Future generations may not be able to enjoy the joy of chocolate, thanks to global warming. Scientists have forecast that climate change around the world may force cacao plants to extinction by 2050, potentially bringing worldwide production of chocolate to a grinding halt.
Theobroma cacao also called the cacao or cocoa plant, is a small evergreen tree native to Central and South America. Its seeds, called cocoa beans, are used to make cocoa powder and chocolate. Cacao plants grow mainly in specific areas that are around 20 degrees to the north or south of the equator. The main features of the cacao cultivation terrain include stable temperatures, high humidity, heavy rains, rich rainforest soil and protection from heavy winds.

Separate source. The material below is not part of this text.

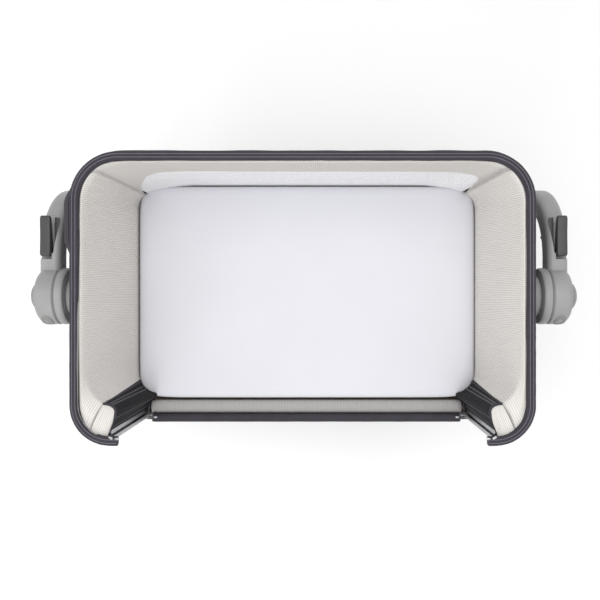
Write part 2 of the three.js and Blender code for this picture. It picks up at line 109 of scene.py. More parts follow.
def linear(text):
    """An sRGB hex colour as linear RGBA."""
    parts = [int(text[i : i + 2], 16) / 255 for i in (1, 3, 5)]
    return [c / 12.92 if c <= 0.04045 else ((c + 0.055) / 1.055) ** 2.4 for c in parts] + [1.0]


def shade(text, factor):
    """A linear colour made darker or lighter."""
    return [min(1.0, c * factor) for c in linear(text)[:3]] + [1.0]


def add(tree, kind, inputs=(), output=0, **values):
    """Adds a node with its settings and links, and returns one of its outputs."""
    made = tree.nodes.new("ShaderNode" + kind)
    for key, value in values.items():
        setattr(made, key, value)
    for key, value in dict(inputs).items():
        if isinstance(value, bpy.types.NodeSocket):
            tree.links.new(value, made.inputs[key])
        else:
            made.inputs[key].default_value = value
    return made.outputs[output]


def surface(name, roughness, metallic=0.0, ior=1.5, sheen=0.0, specular=0.5):
    """A material and its shader tree, with the values that are the same all over it."""
    made = bpy.data.materials.new(name)
    made.use_nodes = True
    inputs = made.node_tree.nodes["Principled BSDF"].inputs
    inputs["Roughness"].default_value = roughness
    inputs["Metallic"].default_value = metallic
    inputs["IOR"].default_value = ior
    inputs["Sheen Weight"].default_value = sheen
    inputs["Specular IOR Level"].default_value = specular
    return made, made.node_tree


def ribs(tree, axis, pitch):
    """Ribs across the UV map, which is in millimetres: 0 between them, 1 on them."""
    across = add(tree, "SeparateXYZ", {0: add(tree, "TexCoord", output="UV")}, axis)
    phase = add(tree, "Math", {0: across, 1: 2 * math.pi / pitch}, operation="MULTIPLY")
    wave = add(tree, "Math", {0: phase}, operation="SINE")
    return add(tree, "MapRange", {"Value": wave, "From Min": -1.0})


def grain(tree, size, detail=3.0, stretch=(1, 1, 1)):
    """Irregular grain in object space, its size in millimetres."""
    place = add(tree, "TexCoord", output="Object")
    place = add(tree, "Mapping", {"Vector": place, "Scale": stretch})
    return add(tree, "TexNoise", {"Vector": place, "Scale": 1 / (size * MM), "Detail": detail})


def dress(tree, factor, dark, light, height, depth, strength=1.0):
    """Colours the shader between two tints and embosses it to a depth in millimetres."""
    shader = tree.nodes["Principled BSDF"]
    tint = add(tree, "Mix", {0: factor, 6: dark, 7: light}, 2, data_type="RGBA")
    relief = add(tree, "Bump", {"Height": height, "Distance": depth * MM, "Strength": strength})
    tree.links.new(tint, shader.inputs["Base Color"])
    tree.links.new(relief, shader.inputs["Normal"])


def lining_material(name="ribbed knit lining", tint=None):
    """Ribbed polyester knit over thin wadding: soft ribs down the wall crossed by fine rows of stitches, with
    painted shade darkening the grooves between the ribs.
    """
    tint, pitch = tint or settings().lining, settings().rib_pitch / MM
    made, tree = surface(name, 0.95, sheen=0.15)
    cords, rows = ribs(tree, 0, pitch), ribs(tree, 1, 2.4)
    yarn = grain(tree, 1.2, 2.0)
    height = add(tree, "Math", {0: rows, 1: 0.35, 2: cords}, operation="MULTIPLY_ADD")
    height = add(tree, "Math", {0: yarn, 1: 0.3, 2: height}, operation="MULTIPLY_ADD")
    flecks = add(tree, "MapRange", {"Value": grain(tree, 2.4, 4.0), "From Min": 0.55, "From Max": 0.7})
    # Darker between the ribs and lighter on them: painted shade in the grooves
    groove_shaded_ground = add(tree, "Mix", {0: cords, 6: shade(tint, 0.78), 7: shade(tint, 1.04)}, 2, data_type="RGBA")
    flecks = add(tree, "Math", {0: flecks, 1: 0.3}, operation="MULTIPLY")
    dress(tree, flecks, groove_shaded_ground, shade(tint, 0.74), height, 0.6)
    return made


def woven_material(name, tint, pitch):
    """Melange polyester: a fine cross weave of two greys, with lighter threads scattered in it."""
    made, tree = surface(name, 0.9, sheen=0.03, specular=0.15)
    weave = add(tree, "Math", {0: ribs(tree, 0, pitch), 1: ribs(tree, 1, pitch)}, operation="MULTIPLY")
    threads = grain(tree, 1.5, 4.0, (1, 1, 0.25))
    height = add(tree, "Math", {0: weave, 1: threads}, operation="ADD")
    dress(tree, threads, shade(tint, 0.5), shade(tint, 1.55), height, 0.35, 0.8)
    return made


def binding_material():
    """Grosgrain tape sewn over the rim: fine cross ribs, darker where the nap is rubbed down."""
    tint = settings().binding
    made, tree = surface("grosgrain binding", 0.8, sheen=0.05, specular=0.3)
    cord, fuzz = ribs(tree, 0, 1.6), grain(tree, 1.6)
    worn = add(tree, "Math", {0: grain(tree, 40.0), 1: fuzz}, operation="MULTIPLY")
    worn = add(tree, "MapRange", {"Value": worn, "From Min": 0.12, "From Max": 0.42})
    height = add(tree, "Math", {0: cord, 1: fuzz}, operation="ADD")
    dress(tree, worn, shade(tint, 0.8), shade(tint, 1.15), height, 0.3, 0.8)
    return made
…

According to a report by the National Oceanic and Atmospheric Administration (NOAA), these areas may become warmer, drier, and less suitable for cacao cultivation. “These changes in climatic suitability are predicted to take place over a time period of almost 40 years, so they will mostly impact the next rather than the current generation of cocoa trees and farmers,” noted the authors of the report.
The world’s leading chocolate producers are Côte d’Ivoire and Ghana in West Africa – they produce over half of the world’s chocolate. However, according to studies, these countries will experience a 3.8°F (2.1°C) increase in temperature by 2050 and a marked reduction in suitable cultivation area.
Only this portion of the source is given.